# START OF EXCERPTED DATA

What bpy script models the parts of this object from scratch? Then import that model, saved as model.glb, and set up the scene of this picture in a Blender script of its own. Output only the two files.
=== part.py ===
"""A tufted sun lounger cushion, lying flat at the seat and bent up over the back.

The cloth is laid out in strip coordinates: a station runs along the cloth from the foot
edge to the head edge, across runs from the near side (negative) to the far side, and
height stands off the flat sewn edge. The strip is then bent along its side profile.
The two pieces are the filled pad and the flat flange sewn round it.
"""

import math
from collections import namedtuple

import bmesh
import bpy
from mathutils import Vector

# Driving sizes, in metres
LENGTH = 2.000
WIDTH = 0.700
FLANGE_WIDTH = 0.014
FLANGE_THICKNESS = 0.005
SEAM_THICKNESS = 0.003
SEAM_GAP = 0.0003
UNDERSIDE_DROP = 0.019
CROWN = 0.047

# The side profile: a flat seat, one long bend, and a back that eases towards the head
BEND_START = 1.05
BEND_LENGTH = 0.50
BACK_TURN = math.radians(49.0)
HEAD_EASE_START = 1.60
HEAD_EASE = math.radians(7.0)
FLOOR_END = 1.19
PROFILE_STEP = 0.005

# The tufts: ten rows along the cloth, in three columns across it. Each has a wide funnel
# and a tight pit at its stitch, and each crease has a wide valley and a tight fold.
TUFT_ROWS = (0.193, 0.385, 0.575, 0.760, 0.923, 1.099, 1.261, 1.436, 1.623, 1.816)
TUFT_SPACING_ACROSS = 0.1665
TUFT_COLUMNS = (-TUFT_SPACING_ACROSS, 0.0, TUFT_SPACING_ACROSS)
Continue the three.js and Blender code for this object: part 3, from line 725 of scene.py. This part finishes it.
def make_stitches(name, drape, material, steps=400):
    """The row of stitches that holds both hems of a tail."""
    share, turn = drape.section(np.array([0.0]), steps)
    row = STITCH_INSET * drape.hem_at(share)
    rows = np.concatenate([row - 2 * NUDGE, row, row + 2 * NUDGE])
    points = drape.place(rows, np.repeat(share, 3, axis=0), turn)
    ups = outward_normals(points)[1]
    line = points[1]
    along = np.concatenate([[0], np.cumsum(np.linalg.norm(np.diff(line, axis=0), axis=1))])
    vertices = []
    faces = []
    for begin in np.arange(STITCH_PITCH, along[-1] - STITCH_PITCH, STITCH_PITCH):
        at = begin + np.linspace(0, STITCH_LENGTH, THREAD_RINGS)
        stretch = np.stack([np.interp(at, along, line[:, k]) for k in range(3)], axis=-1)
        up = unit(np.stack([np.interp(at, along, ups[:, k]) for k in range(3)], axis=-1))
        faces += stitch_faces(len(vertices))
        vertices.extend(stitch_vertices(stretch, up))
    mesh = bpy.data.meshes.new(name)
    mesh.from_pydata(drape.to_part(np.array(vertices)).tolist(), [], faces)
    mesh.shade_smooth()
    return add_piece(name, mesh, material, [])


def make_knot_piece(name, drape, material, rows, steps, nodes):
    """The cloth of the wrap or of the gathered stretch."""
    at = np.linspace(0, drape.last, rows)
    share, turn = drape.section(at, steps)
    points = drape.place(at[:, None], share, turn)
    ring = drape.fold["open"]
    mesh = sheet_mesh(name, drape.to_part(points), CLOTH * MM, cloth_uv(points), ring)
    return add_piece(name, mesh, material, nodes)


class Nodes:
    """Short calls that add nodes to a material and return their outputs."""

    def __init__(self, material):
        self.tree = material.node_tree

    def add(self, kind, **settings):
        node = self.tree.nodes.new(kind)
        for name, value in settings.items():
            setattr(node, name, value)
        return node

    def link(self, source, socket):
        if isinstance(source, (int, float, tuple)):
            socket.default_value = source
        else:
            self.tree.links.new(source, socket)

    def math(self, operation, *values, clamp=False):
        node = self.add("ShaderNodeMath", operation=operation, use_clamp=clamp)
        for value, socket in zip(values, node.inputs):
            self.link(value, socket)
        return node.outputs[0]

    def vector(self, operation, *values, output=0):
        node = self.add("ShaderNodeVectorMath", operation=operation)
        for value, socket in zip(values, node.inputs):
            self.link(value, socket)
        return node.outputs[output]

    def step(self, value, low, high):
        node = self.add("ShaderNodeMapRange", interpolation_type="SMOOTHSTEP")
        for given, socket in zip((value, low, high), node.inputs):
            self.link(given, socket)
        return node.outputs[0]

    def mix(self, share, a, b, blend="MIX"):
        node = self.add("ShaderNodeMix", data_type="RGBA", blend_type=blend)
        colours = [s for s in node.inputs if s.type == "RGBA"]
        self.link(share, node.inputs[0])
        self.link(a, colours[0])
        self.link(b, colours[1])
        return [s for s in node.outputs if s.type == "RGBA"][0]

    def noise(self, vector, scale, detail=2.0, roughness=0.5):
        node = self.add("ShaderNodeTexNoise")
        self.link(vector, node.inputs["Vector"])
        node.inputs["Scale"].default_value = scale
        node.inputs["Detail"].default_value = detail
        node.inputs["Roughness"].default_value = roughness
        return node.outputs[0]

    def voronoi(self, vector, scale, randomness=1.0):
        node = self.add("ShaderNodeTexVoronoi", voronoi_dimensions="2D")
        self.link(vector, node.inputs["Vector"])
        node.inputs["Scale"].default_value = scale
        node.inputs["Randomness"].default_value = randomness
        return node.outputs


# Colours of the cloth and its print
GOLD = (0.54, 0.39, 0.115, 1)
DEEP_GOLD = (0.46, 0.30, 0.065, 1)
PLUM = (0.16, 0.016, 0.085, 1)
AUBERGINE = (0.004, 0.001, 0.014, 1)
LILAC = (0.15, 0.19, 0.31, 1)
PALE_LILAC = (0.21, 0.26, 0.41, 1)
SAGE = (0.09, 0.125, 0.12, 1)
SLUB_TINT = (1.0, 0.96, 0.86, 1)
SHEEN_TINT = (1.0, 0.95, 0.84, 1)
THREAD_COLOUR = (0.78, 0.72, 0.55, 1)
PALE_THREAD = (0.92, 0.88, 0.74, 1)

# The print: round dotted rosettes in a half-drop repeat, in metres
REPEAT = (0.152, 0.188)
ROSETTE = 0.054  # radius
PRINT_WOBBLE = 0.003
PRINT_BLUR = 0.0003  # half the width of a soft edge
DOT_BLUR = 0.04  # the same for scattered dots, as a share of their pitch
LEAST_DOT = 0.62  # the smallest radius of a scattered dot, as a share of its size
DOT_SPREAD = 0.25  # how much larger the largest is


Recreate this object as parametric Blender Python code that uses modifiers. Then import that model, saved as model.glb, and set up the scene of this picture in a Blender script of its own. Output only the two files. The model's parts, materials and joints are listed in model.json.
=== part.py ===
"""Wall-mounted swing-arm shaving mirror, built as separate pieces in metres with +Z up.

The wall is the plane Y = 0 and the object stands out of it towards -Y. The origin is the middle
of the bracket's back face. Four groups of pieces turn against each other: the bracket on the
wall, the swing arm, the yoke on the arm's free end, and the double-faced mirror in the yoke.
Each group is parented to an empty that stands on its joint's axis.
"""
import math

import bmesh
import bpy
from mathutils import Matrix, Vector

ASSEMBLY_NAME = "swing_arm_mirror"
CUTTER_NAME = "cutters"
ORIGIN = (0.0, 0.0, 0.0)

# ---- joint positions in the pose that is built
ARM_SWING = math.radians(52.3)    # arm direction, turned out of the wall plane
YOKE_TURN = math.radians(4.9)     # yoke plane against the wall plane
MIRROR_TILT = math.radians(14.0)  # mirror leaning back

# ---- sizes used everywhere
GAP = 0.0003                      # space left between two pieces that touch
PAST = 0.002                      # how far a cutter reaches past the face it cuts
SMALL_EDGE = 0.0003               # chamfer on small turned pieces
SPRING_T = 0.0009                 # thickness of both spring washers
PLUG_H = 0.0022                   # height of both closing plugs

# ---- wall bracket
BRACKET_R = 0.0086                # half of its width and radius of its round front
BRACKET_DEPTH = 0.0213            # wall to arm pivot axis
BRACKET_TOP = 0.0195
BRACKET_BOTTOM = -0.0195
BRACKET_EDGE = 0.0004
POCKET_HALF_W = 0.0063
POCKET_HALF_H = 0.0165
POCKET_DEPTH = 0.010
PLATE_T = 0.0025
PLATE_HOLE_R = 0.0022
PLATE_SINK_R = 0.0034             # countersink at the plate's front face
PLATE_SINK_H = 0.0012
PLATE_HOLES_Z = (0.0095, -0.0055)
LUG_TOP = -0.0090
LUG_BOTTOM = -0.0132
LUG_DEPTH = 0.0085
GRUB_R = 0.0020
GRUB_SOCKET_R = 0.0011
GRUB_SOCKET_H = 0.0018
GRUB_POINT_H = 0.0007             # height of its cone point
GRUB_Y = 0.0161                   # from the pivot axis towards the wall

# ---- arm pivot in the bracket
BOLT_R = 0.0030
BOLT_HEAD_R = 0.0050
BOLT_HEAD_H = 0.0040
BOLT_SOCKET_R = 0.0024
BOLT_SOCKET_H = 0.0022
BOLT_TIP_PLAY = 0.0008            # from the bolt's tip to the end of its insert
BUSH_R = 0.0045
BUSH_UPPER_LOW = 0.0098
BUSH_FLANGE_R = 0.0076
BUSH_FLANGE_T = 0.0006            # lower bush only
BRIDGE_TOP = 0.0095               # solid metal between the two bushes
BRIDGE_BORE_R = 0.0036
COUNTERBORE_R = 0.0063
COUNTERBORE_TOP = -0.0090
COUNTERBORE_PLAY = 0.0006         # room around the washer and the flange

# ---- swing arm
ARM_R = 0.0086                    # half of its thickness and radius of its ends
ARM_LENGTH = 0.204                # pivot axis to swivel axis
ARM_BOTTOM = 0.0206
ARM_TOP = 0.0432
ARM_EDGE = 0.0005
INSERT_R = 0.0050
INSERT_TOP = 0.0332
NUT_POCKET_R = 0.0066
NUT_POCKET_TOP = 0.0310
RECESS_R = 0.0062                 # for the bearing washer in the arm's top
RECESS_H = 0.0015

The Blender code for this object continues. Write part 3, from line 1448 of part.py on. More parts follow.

# END OF EXCERPTED DATA

*OBJECTIVE:* For the listing above, identify each line bearing "three".

*COMPLETE OUTPUT:*
# The tufts: ten rows along the cloth, in three columns across it. Each has a wide funnel
Continue the three.js and Blender code for this object: part 3, from line 725 of scene.py. This part finishes it.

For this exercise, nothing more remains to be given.